The sneering "'ello 'ello 'ello" that began the song "Public Image" and the band Public Image Ltd in 1978 reintroduced both last night, as John Lydon fronted the equally great band with which he followed the Sex Pistols for the first time in 17 years. Then his trousers nearly fell down. "Fucking hell," he moaned, not missing a beat, "all that butter, and I've still lost weight..."
The one-time Johnny Rotten advertising butter isn't incongruous, because he remains irreducibly honest, even as he contradicts or lets himself down. Few performers are so thin-skinned, both woundable and wounding. Even his last revival of the Pistols bent with his psychic weather, ripe English music hall at early shows becoming stormy provocations later. But he's acknowledged the Pistols are a musical dead end.
PiL was when he started digging at the scars celebrity and his deprived, diseased childhood inflicted. A jagged, supple musical language was built for the purpose from Jah Wobble's dub-funk bass and Keith Levene's needling guitar. Both were gone by 1983, and neither returned last night.

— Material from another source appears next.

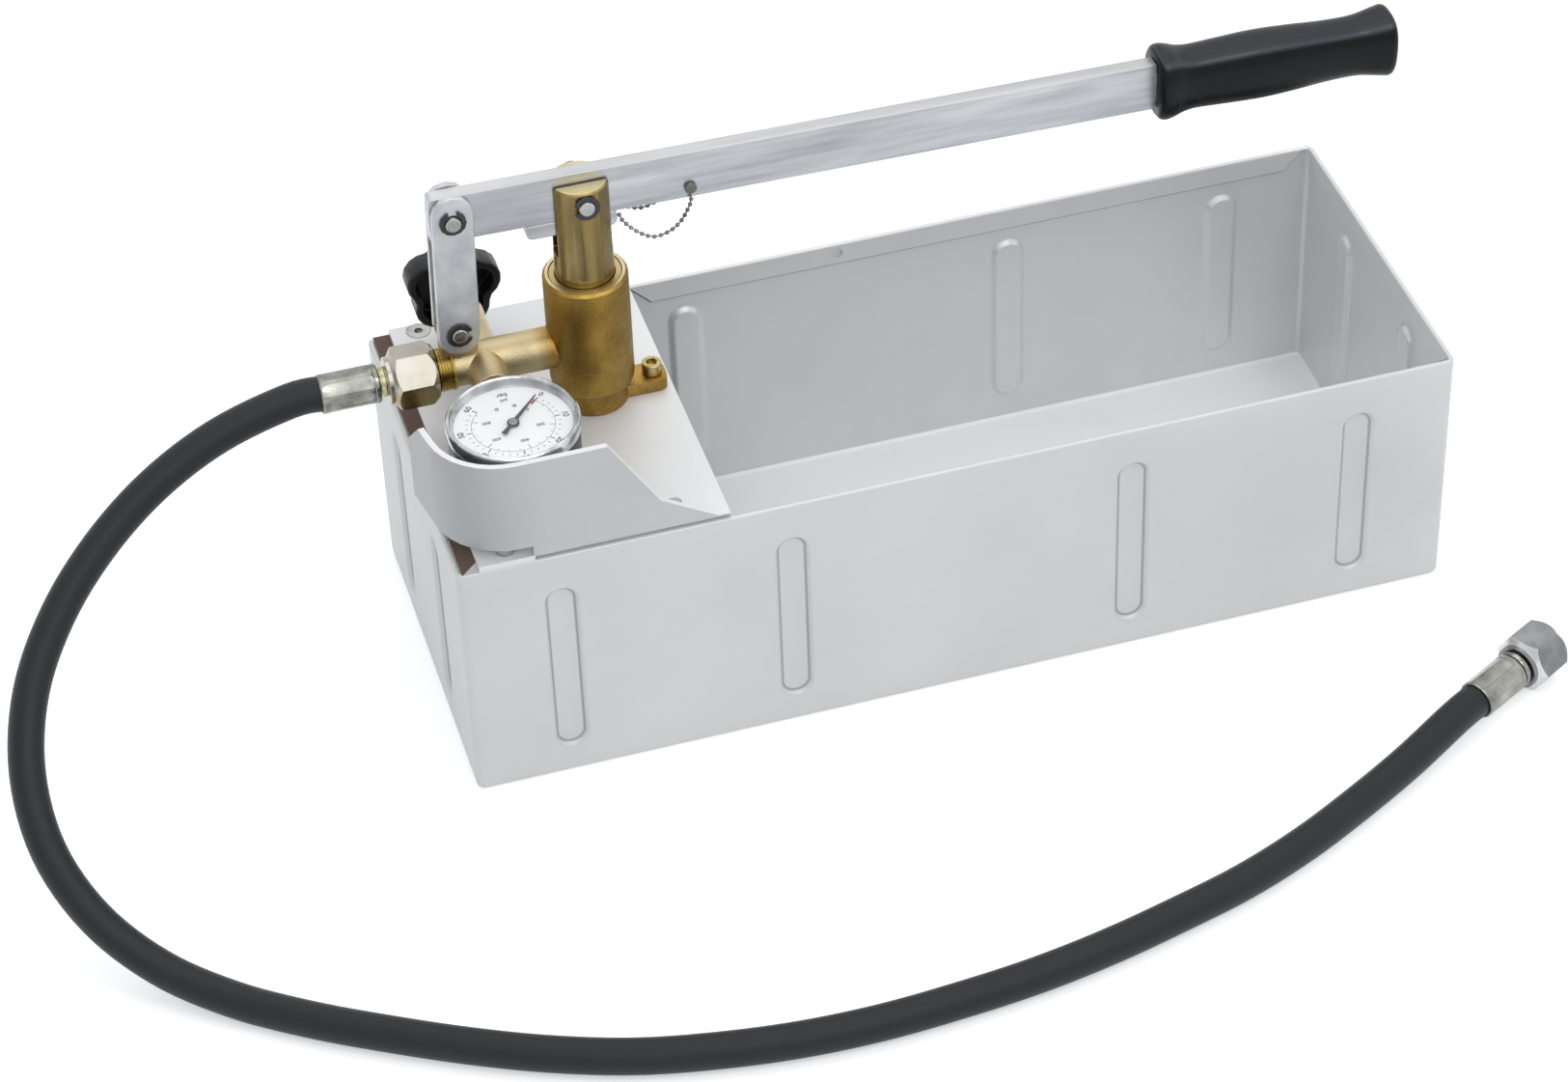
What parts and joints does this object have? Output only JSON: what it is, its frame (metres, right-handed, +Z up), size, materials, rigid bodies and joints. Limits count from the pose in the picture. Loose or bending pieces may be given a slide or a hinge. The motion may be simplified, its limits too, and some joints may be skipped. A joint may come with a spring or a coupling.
{
  "type": "hydrostatic test pump",
  "caption": "Lever hand pump on a folded steel water tank, with pressure gauge, release valve and hose for pressure tests of pipework.",
  "frame": {"origin": "middle of the tank's underside", "axes": "+X along the tank from the pump to the grip, +Y from the gauge side to the knob side, +Z up"},
  "size_m": [0.7474, 0.412, 0.279],
  "materials": {
    "stainless_tank": "satin",
    "painted_deck": "satin light grey coating",
    "zinc_plate": "bright zinc plating",
    "yellow_zinc": "yellow passivated zinc plating",
    "polished_steel": "polished",
    "black_steel": "blackened",
    "brass": "turned and cast, slightly dull",
    "rubber": "smooth matt",
    "grip_rubber": "satin moulded",
    "black_plastic": "moulded, fine grain",
    "white_dial": "matt white with a plain printed scale",
    "clear_lens": "clear"
  },
  "bodies": {
    "pump_stand": {"tank": "stainless_tank", "deck_guard": "painted_deck", "deck_screw_back_left": "zinc_plate", "deck_screw_back_right": "zinc_plate", "deck_screw_front_left": "zinc_plate", "deck_screw_front_right": "zinc_plate", "ear_screw": "yellow_zinc", "pump_body": "brass", "body_nut": "brass", "plunger_seal": "rubber", "gland_ring": "brass", "suction_pipe": "black_plastic", "suction_seat": "brass", "strainer": "black_plastic", "delivery_seat": "brass", "delivery_spring": "polished_steel", "spring_guide": "brass", "gauge_case": "black_plastic", "gauge_stem": "brass", "gauge_dial": "white_dial", "gauge_lens": "clear_lens", "valve_bonnet": "brass", "packing_nut": "brass", "union_nut_pump": "zinc_plate", "union_washer_pump": "rubber", "hose_nipple_pump": "brass", "hose_ferrule_pump": "zinc_plate", "hose": "rubber", "hose_ferrule_free": "zinc_plate", "hose_nipple_free": "brass", "union_washer_free": "rubber", "union_nut_free": "zinc_plate"},
    "plunger_assembly": {"plunger": "polished_steel", "plunger_pin": "zinc_plate", "plunger_pin_ring_front": "black_steel", "plunger_pin_ring_back": "black_steel"},
    "lever": {"lever_bar": "zinc_plate", "grip": "grip_rubber", "chain_stud": "zinc_plate"},
    "lock": {"lock_bar": "zinc_plate", "lock_chain": "polished_steel"},
    "link": {"link_front": "zinc_plate", "link_back": "zinc_plate", "link_pin_low": "zinc_plate", "link_pin_low_ring_front": "black_steel", "link_pin_low_ring_back": "black_steel", "link_pin_top": "zinc_plate", "link_pin_top_ring_front": "black_steel", "link_pin_top_ring_back": "black_steel"},
    "spindle": {"valve_spindle": "brass"},
    "knob": {"valve_knob": "black_plastic", "knob_nut": "zinc_plate"},
    "needle": {"gauge_needle": "black_steel"},
    "suction_check": {"suction_ball": "polished_steel"},
    "delivery_check": {"delivery_ball": "polished_steel"}
  },
  "joints": [
    {"name": "plunger_stroke", "type": "slide", "parent": "pump_stand", "child": "plunger_assembly", "axis": [0, 0, 1], "range_m": [-0.012, 0.035]},
    {"name": "lever_swing", "type": "hinge", "parent": "plunger_assembly", "child": "lever", "pos_m": [-0.1555, 0.0115, 0.264], "axis": [0, -1, 0], "range_deg": [-12, 35]},
    {"name": "link_rock", "type": "hinge", "parent": "pump_stand", "child": "link", "pos_m": [-0.2196, 0.0115, 0.2001], "axis": [0, -1, 0], "range_deg": [-5.7, 2.1]},
    {"name": "lock_bar_pull", "type": "slide", "parent": "lever", "child": "lock", "axis": [0.9999, 0, -0.0166], "range_m": [0, 0.045]},
    {"name": "spindle_travel", "type": "slide", "parent": "pump_stand", "child": "spindle", "axis": [0, 1, 0], "range_m": [0, 0.00112]},
    {"name": "knob_turn", "type": "hinge", "parent": "spindle", "child": "knob", "pos_m": [-0.2085, 0.0765, 0.176], "axis": [0, 1, 0], "range_deg": [0, 270]},
    {"name": "needle_turn", "type": "hinge", "parent": "pump_stand", "child": "needle", "pos_m": [-0.2085, -0.0516, 0.1868], "axis": [0, 0, -1], "range_deg": [0, 270], "stiffness_Nm_per_rad": 0.0005},
    {"name": "suction_lift", "type": "slide", "parent": "pump_stand", "child": "suction_check", "axis": [0, 0, 1], "range_m": [0, 0.004]},
    {"name": "delivery_lift", "type": "slide", "parent": "pump_stand", "child": "delivery_check", "axis": [-1, 0, 0], "range_m": [0, 0.002], "stiffness_N_per_m": 150, "springref_m": -0.002, "deforming": ["delivery_spring"]}
  ],
  "couplings": [
    {"joint": "plunger_stroke", "follows": "lever_swing", "m_per_rad": 0.05728},
    {"joint": "link_rock", "follows": "lever_swing", "ratio": -0.1588},
    {"joint": "knob_turn", "follows": "spindle_travel", "rad_per_m": 4188.8}
  ]
}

With late-period members Lu Edmonds (guitar) and Bruce Smith (drums) and new bassist Scott Firth for less challenging company, this was Lydon's very personal show.
He was at his most imposing at the start, when the set-list was weighted towards PiL's first two albums, Public Image and Metal Box. The latter effectively started post-punk three decades ago, and has proved as permanently influential as punk itself. On "Poptones" especially, it feels as discomfortingly modern as ever. "Drive to the forest in a Japanese car," Lydon sings with opaque romance, as if an old existential art film is playing in his head. A pretty guitar line loops unsteadily behind him, the tune collapsing several times, then picking itself up as if nothing's happened. "Shame on you," he pretends to scold at its end. "That is a song about a brutal rape. And you're applauding! I told you this was going to be a difficult show. And I didn't mean for me..."

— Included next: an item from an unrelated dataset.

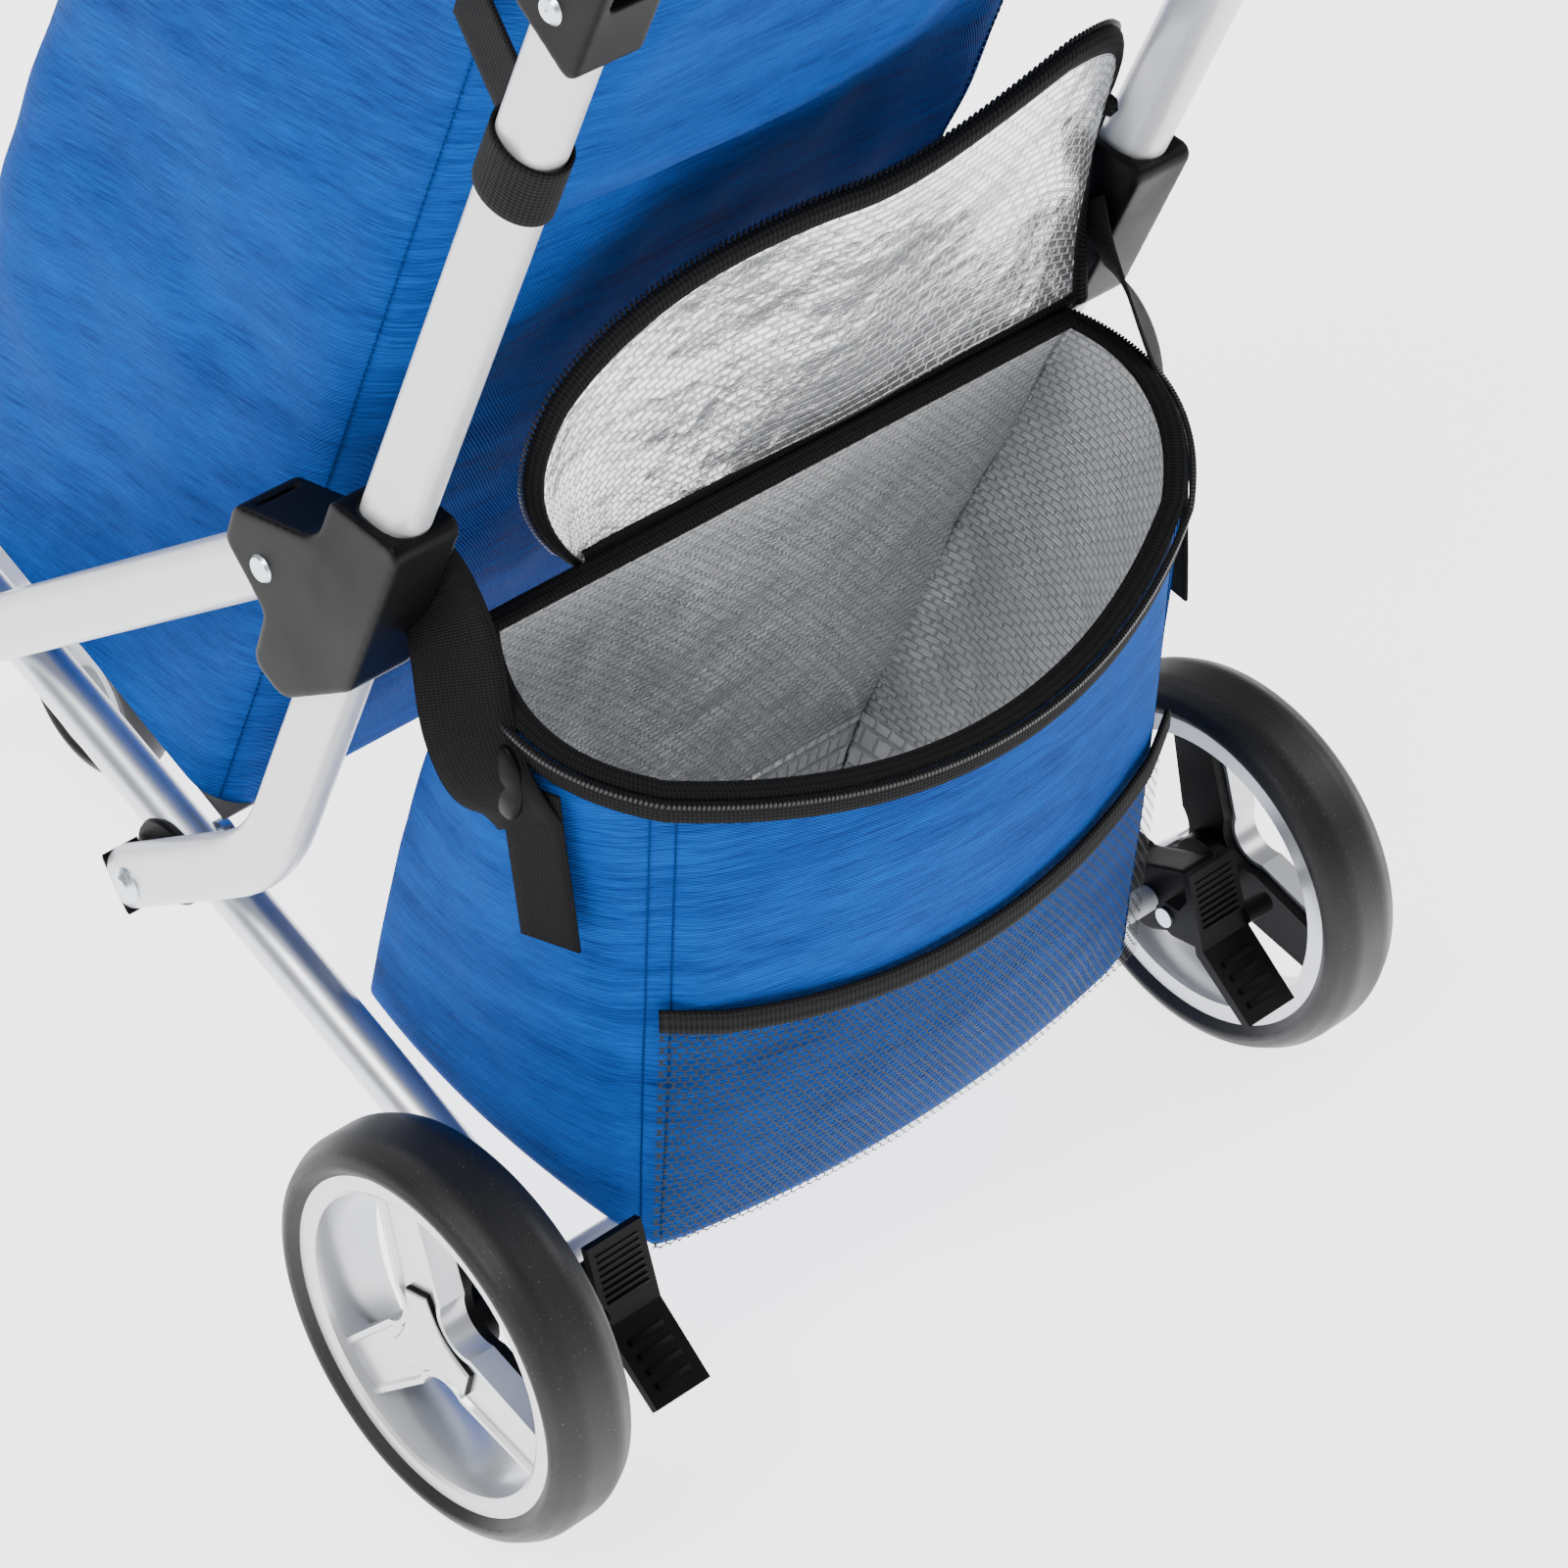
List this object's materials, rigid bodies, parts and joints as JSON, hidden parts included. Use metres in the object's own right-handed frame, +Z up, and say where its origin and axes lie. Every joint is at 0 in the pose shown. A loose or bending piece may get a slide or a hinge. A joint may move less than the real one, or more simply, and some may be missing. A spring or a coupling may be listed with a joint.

The most unsettling moments of the song, and his 1979 response to his mother's slow death from cancer, "Death Disco", too, are when he adopts a mask of weeping, mouth down-turned like kabuki, but real, wrenching sadness perhaps possessing him. He's as happy emoting spoken-word passages as if finally tackling the Richard III his urchin Rotten persona (hunched by spinal meningitis in his case) grew from. But there's a sense in these songs of rare emotional drama, drawn from music and memories he can't ever fake. His vocal extremism, from a pure echoing howl down to soft contemplation, is just as remarkable.
PiL's decline gets thrown in too, with the Americanised rock of the aptly named "Disappointed". A gig by them with this line-up in their final year, 1992, would have been roundly ignored, and as a Lydon who expectorates between every song (though "not at other people", he lectured the crowd's many fellow ageing punks) admits he's "run out of steam", so does the gig.

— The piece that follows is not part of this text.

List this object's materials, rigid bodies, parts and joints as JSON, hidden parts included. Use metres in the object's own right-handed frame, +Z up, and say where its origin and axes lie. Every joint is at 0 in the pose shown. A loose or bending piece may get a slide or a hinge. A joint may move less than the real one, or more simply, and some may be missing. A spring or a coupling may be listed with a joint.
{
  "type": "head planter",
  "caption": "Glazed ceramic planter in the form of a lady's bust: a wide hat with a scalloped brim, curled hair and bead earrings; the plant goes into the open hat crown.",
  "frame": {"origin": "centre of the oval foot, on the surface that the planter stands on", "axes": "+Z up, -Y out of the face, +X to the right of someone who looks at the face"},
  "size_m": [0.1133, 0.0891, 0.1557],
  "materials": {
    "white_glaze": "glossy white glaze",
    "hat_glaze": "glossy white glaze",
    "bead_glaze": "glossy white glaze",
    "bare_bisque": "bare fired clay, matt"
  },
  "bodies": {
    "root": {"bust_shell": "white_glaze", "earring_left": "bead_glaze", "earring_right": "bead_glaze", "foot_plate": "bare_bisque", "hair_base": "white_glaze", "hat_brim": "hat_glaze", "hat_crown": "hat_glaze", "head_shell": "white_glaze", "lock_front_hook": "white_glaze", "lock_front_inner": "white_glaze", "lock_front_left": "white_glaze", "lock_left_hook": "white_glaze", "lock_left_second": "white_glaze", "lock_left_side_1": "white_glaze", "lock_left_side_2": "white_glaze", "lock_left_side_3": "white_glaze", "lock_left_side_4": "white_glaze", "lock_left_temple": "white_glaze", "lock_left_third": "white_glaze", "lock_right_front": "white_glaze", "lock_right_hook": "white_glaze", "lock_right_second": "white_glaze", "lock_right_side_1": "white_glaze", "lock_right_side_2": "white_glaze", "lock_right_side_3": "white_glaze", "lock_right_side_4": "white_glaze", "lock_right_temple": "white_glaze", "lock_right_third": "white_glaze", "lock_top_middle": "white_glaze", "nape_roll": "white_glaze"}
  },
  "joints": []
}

But maybe exhaustion is an energy, because he rallies for a raw, angry "Religion". He pretends delight at the Lockerbie bomb, too, as he and his wife had tickets, and "they missed me", while "The Warrior" sails close to the dodgy, LA exile's bulldog patriotism that stud all his recent gigs. He turns that theme on its head, though, with an angry denunciation of Blair and the Iraq war, and declaration of multi-cultural pride. Public Image Ltd gave Lydon his freedom to be frighteningly honest 31 years ago. It did the same in last night's best moments.